### Recorded data
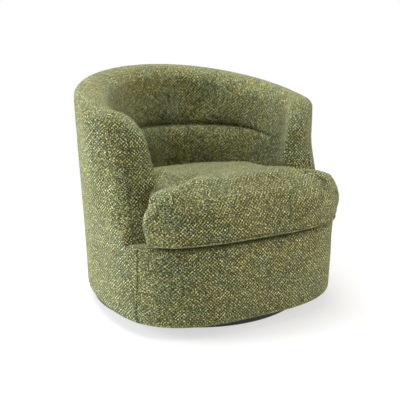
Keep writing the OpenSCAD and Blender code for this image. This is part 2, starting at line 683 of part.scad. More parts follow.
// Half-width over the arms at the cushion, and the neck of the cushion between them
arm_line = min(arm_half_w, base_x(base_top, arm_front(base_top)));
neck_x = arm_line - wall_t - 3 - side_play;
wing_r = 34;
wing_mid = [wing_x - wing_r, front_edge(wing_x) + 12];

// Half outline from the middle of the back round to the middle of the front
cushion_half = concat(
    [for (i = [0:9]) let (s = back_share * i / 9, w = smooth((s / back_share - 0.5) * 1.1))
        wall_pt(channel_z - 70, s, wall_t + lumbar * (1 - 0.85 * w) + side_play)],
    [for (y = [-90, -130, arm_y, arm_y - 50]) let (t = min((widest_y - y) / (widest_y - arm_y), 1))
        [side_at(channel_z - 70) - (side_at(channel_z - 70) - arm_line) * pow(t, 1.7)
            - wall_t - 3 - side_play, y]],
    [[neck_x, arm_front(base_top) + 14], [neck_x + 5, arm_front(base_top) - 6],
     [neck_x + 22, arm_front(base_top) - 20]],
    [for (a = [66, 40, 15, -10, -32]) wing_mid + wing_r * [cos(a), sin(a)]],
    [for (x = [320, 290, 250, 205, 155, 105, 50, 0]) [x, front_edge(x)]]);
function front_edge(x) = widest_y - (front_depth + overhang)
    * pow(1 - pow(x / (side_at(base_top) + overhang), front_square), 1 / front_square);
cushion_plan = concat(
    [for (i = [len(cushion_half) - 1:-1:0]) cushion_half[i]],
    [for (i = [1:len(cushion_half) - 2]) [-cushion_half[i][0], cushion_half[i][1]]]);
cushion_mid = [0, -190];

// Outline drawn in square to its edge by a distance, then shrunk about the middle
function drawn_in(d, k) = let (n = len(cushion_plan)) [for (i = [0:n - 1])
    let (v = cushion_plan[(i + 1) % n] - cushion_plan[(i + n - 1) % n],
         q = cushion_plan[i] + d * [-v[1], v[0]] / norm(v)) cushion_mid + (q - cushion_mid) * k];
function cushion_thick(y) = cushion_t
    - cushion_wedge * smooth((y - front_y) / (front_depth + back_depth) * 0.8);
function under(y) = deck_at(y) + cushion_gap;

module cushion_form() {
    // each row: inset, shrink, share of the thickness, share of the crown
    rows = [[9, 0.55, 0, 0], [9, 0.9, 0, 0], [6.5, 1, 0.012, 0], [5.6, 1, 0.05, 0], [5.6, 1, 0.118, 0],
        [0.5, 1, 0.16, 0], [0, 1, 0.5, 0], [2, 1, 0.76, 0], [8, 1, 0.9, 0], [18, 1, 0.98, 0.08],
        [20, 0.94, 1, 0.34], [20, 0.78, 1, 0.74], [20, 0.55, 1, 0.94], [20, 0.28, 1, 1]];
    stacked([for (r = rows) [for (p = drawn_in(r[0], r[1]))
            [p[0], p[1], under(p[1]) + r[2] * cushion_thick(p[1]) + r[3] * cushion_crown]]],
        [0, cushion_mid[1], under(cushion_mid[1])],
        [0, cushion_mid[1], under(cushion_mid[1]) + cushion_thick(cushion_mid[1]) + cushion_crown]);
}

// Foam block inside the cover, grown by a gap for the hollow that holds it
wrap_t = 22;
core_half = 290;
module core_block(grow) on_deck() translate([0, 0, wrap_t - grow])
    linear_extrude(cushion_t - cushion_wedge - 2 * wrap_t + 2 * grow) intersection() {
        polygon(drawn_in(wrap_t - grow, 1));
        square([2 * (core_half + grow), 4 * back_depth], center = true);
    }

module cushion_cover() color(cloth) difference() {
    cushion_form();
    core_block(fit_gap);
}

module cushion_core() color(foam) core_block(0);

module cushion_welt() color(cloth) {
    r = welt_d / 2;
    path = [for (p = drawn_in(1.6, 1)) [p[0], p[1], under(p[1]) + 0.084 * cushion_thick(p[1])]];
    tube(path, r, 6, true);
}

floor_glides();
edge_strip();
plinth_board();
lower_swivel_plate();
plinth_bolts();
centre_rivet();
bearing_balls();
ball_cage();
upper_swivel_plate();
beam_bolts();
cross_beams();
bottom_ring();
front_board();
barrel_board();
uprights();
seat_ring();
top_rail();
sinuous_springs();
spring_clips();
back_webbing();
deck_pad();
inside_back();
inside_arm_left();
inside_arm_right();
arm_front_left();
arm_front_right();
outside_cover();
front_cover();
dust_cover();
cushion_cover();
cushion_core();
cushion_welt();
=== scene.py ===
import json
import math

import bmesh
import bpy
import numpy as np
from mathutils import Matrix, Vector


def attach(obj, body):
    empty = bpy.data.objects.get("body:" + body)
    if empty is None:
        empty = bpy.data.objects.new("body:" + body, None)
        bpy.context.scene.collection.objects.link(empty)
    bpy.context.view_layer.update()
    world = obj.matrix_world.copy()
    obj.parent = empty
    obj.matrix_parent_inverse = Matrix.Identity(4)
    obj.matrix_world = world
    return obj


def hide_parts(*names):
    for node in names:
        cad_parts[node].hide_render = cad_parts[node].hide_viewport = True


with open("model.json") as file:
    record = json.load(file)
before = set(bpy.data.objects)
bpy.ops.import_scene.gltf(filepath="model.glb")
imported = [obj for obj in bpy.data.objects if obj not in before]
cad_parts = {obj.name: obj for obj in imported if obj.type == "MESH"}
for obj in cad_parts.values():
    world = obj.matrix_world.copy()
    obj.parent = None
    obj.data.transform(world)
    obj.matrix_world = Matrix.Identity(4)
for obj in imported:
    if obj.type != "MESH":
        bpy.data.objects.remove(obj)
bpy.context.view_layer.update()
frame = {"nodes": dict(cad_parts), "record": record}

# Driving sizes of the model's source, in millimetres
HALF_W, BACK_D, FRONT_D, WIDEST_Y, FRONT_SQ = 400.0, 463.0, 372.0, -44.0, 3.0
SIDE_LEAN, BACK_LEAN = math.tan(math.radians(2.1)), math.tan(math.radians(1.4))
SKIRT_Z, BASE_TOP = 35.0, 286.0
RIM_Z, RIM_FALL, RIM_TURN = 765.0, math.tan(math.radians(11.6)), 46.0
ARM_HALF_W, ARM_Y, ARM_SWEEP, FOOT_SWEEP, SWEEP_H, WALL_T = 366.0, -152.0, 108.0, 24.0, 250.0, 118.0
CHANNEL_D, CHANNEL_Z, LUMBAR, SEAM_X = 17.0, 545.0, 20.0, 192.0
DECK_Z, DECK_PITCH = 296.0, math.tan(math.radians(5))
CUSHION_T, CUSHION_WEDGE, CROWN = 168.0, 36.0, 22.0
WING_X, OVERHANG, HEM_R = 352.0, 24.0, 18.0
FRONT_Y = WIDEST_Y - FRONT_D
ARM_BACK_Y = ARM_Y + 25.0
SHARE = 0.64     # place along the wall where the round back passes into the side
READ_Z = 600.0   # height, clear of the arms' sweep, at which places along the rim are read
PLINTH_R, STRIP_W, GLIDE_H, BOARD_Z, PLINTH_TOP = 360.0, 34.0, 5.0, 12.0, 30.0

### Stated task
Write out only the lines that run from the line containing "module cushion_cover() color(cloth)" through the line containing "obj.data.transform(world)", both included, exactly as they appear above.

### Answer to this task
module cushion_cover() color(cloth) difference() {
    cushion_form();
    core_block(fit_gap);
}

module cushion_core() color(foam) core_block(0);

module cushion_welt() color(cloth) {
    r = welt_d / 2;
    path = [for (p = drawn_in(1.6, 1)) [p[0], p[1], under(p[1]) + 0.084 * cushion_thick(p[1])]];
    tube(path, r, 6, true);
}

floor_glides();
edge_strip();
plinth_board();
lower_swivel_plate();
plinth_bolts();
centre_rivet();
bearing_balls();
ball_cage();
upper_swivel_plate();
beam_bolts();
cross_beams();
bottom_ring();
front_board();
barrel_board();
uprights();
seat_ring();
top_rail();
sinuous_springs();
spring_clips();
back_webbing();
deck_pad();
inside_back();
inside_arm_left();
inside_arm_right();
arm_front_left();
arm_front_right();
outside_cover();
front_cover();
dust_cover();
cushion_cover();
cushion_core();
cushion_welt();
=== scene.py ===
import json
import math

import bmesh
import bpy
import numpy as np
from mathutils import Matrix, Vector


def attach(obj, body):
    empty = bpy.data.objects.get("body:" + body)
    if empty is None:
        empty = bpy.data.objects.new("body:" + body, None)
        bpy.context.scene.collection.objects.link(empty)
    bpy.context.view_layer.update()
    world = obj.matrix_world.copy()
    obj.parent = empty
    obj.matrix_parent_inverse = Matrix.Identity(4)
    obj.matrix_world = world
    return obj


def hide_parts(*names):
    for node in names:
        cad_parts[node].hide_render = cad_parts[node].hide_viewport = True


with open("model.json") as file:
    record = json.load(file)
before = set(bpy.data.objects)
bpy.ops.import_scene.gltf(filepath="model.glb")
imported = [obj for obj in bpy.data.objects if obj not in before]
cad_parts = {obj.name: obj for obj in imported if obj.type == "MESH"}
for obj in cad_parts.values():
    world = obj.matrix_world.copy()
    obj.parent = None
    obj.data.transform(world)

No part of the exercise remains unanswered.